Whenever such a diverse group of experts gather from so wide a spectrum of both
secular and sacred world views, one must be prepared to leave the "safety
of sameness" and enter the "dangers of diversity." However, in
an effort to strengthen marriages and stem the tide of divorce, Diane took on
the challenge and was able to skillfully stimulate a resurgence of interest in
marriage education programs and marriage initiative legislation.
Many of the presentations at the conference were based on empirical research
on marriage which has enlightened our understanding of the patterns that damage
relationships and the patterns that protect and preserve them. What follows are
observations and insights from my conversations with Dr. Gary Smalley, Dr. Willard
F. Harley, Jr., Dr. Scott Stanley and myself:
Dr. Scott Stanley is one of the founders of the Prevention and Relationship Enhancement
Program (PREP), which is based on over 25 years of research.
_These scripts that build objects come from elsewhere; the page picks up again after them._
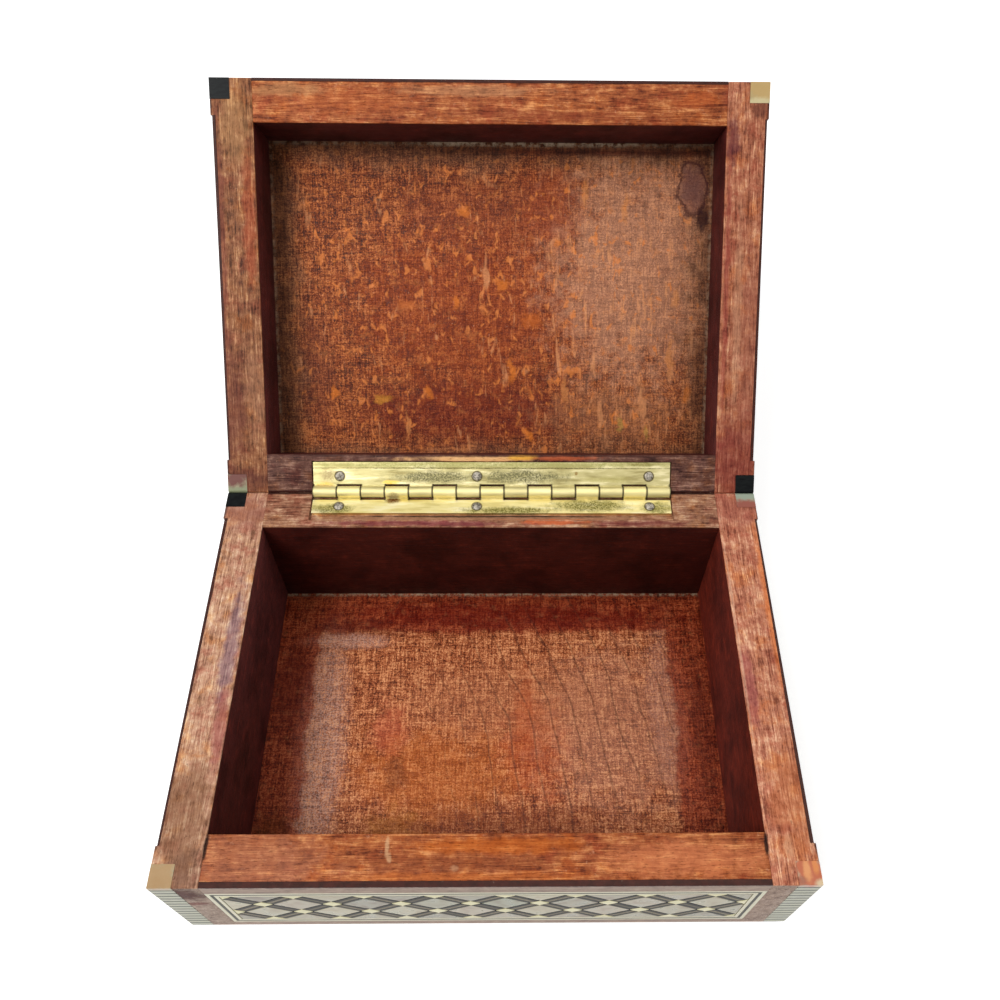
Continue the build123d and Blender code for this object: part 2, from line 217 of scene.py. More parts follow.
def beech_figure(wood, along, seed):
    """The streaks, fine lines and short brown flecks of beech whose grain runs along x, y or z."""

    def squeeze(length, width):
        return tuple(1 / length if way == along else 1 / width for way in "xyz")

    streaks = wood.noise(squeeze(10, 0.8), seed, 5, 0.68, 0.9)
    lines = wood.noise(squeeze(5.0, 0.26), seed + 3, 4, 0.7)
    cloud = wood.noise(0.34, seed + 9, 6, 0.72)
    tone = wood.plus(wood.times(streaks, 0.36), wood.plus(wood.times(lines, 0.28), wood.times(cloud, 0.36)))
    flecks = wood.rise(wood.noise(squeeze(1.3, 0.2), seed + 7, 3), 0.58, 0.7)
    return wood.ramp(tone, 0.4, 0.6), flecks


def stained_beech(name, along, seed, rim, inside, depth, stains, from_frame=Matrix(), rim_level=base_rim):
    """Stained beech. rim and inside are each dark, middle and light, and the stains lie over them."""
    wood = Finish(name, from_frame, rim_level, depth)
    figure, flecks = beech_figure(wood, along, seed)
    wood.colour = wood.blend(figure, *rim)
    hue = wood.noise(0.22, seed + 11, 5, 0.68)
    wood.stain(wood.rise(hue, 0.46, 0.68), 0.7, (214, 152, 146))
    wood.stain(wood.rise(hue, 0.54, 0.32), 0.6, (255, 206, 132))
    worn = wood.rise(wood.noise(0.9, seed + 13, 5, 0.72), 0.58, 0.72)
    wood.coat(worn, 0.4, (206, 154, 120))
    below = wood.rise(wood.off(wood.z, rim_level), 0.12, 0.5)
    beside = wood.rise(wood.off(wood.x), side_face - 0.2, side_face - 0.05)
    outer = wood.larger(beside, wood.rise(wood.off(wood.y), front_face - 0.2, front_face - 0.05))
    greyed = wood.blend(figure, (122, 100, 90), (152, 134, 120), (170, 152, 138))
    wood.coat(wood.times(outer, below), 0.9, greyed)
    wood.patches(stains, seed)
    wood.deepen(0.36, figure)
    # The walls inside take the darker inside shades, which hold painted shade as well as a deeper stain.
    wall = wood.blend(wood.plus(0.2, wood.times(figure, 0.6)), *inside)
    murk = wood.noise(0.09, seed + 15, 4, 0.6)
    wall = wood.tinted(wall, wood.times(wood.rise(murk, 0.42, 0.66), 0.6), (132, 104, 104))
    across = wood.rise(wood.off(wood.x), 56.5, 55.5)
    between = wood.rise(wood.off(wood.y), 38.0, 37.4)
    wood.coat(below, wood.times(across, between), wall)
    wood.stain(flecks, 0.5, (136, 94, 84))
    rough = wood.plus(0.4, wood.times(wood.noise(0.5, seed + 5, 3), 0.25))
    height = wood.less(wood.times(figure, 0.7), flecks)
    return wood.done(rough, wood.relief(height, 0.05), shine=0.12)


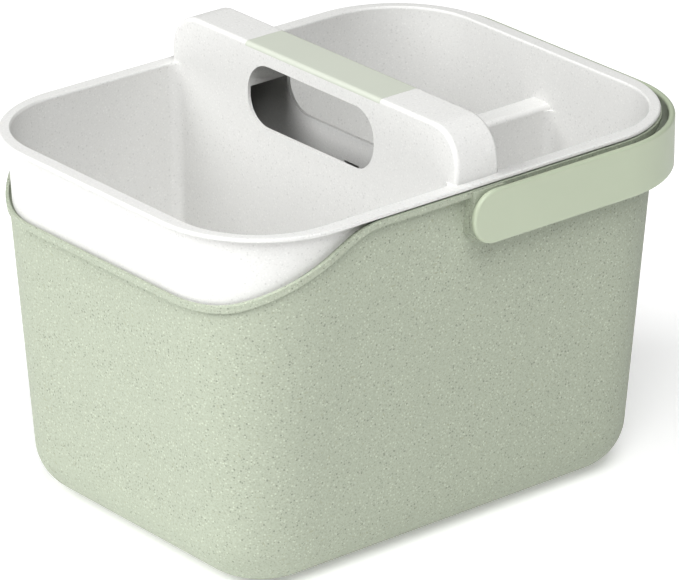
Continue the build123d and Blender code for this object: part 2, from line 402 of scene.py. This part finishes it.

PREP was designed
as a program to decrease marital distress and divorce based on an empirical analysis
of risk factors, i.e.: escalation-- responding back and forth negatively, continually
upping the ante; invalidation-- subtly or directly putting down the thoughts,
feelings, or character of the other; withdrawal and avoidance-- an unwillingness
to get into or stay with important discussions; and negative interpretations--consistently
believing that the motives of the other are more negative than is really the
case.
When couples find themselves having trouble communicating well, the PREP program
encourages them to "engage" what is called the "Speaker/Listener
Technique." The technique uses ground rules, which help couples to paraphrase
and stay on one subject at a time. One of the key components is learning to separate "Problem
Discussion" from "Problem Solution."
I interviewed some of the leading marriage experts who shared their wisdom and
strategies for successful marriages.
Wil: Obviously couples are helped when they learn to regulate conflict in a way
that helps rather than hurts their relationship. But are we to understand that
the Speaker/Listener Technique is an effective tool for inhibiting these destructive
patterns before they erupt into major conflict?
Dr. Stanley: Yes. We have found that couples who are happy now and likely to
stay that way are less prone to escalation. If they do start to escalate, they
are able to stop the negative process before it erupts into a full blown, nasty
fight. The Speaker/Listener Technique is a powerful way to communicate safely
on difficult topics.
Wil: Research is compelling on the four things that will destroy a marriage.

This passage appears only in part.